Il y a encore du travail, notamment pour moderniser, construire, mécaniser, robotiser. Le voisin vénitien est jaloux, lui qui développe son industrie pétrochimique dans la lagune et qui a toujours vu en Trieste un concurrent.

L’Italie a aussi intérêt à ce développement. Trieste est excentrée, la ville fut longtemps disputée entre la Yougoslavie et l’Italie avant de redevenir officiellement italienne en 1954. L’Italie comprend tout le parti qu’il y a à tirer de ce port qui lui permet de s’ancrer davantage en Méditerranée tout en étoffant ses liens avec l’Europe centrale. Dans son histoire, l’Italie a réalisé son unité en guerroyant contre l’Autriche.

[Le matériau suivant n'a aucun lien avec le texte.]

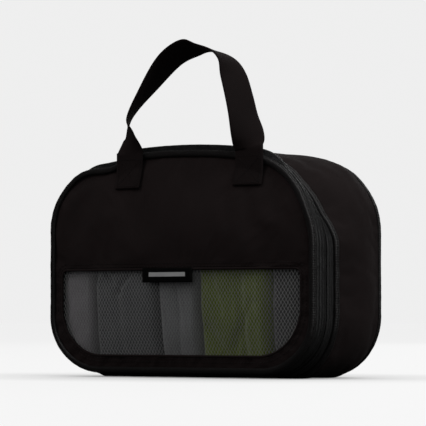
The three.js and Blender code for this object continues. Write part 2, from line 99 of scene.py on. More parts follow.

Trieste pourrait sceller la coopération des deux pays, sur l’autel des intérêts économiques et de l’intégration mondiale.

Trieste est ainsi intégrée dans quatre corridors de réseaux transeuropéens de transport (RTE-T) : Baltique-Adriatique (de Trieste aux ports baltiques polonais de Gdansk et Gdynia), Méditerranée (de l’Espagne à la Hongrie et à la Roumanie), Rhin-Alpes (des Pays-Bas à l’Italie) et Scandinavie-Méditerranée (de la Suède à l’Italie). Le port est aussi le principal lieu par où transite le pétrole qui alimente la Bavière et la Serbie, en plus de la Tchéquie, de l’Autriche et de la Hongrie. Enfin, par Trieste arrivent 70 % des exportations turques vers l’Europe.

 

Une plaque tournante

 

Parce que la ville n’est pas gangrenée par la mafia et la criminalité, comme les ports du sud, parce qu’elle dispose de solides réseaux de connexion à l’Europe centrale, à la Baltique et à la Turquie, Trieste est l’un des atouts majeurs d’une Italie qui veut compter en Europe. Son intégration aux capitales européennes et le développement de son port démontrent également que l’Europe ne se fait pas qu’à Bruxelles, à coups de directives. Mais que l’unité du continent se construit aussi par les échanges économiques, les infrastructures et les villes portuaires. Loin de la nostalgie, Trieste veut démontrer que le concept de Mitteleuropa peut toujours être bien vivant et actif.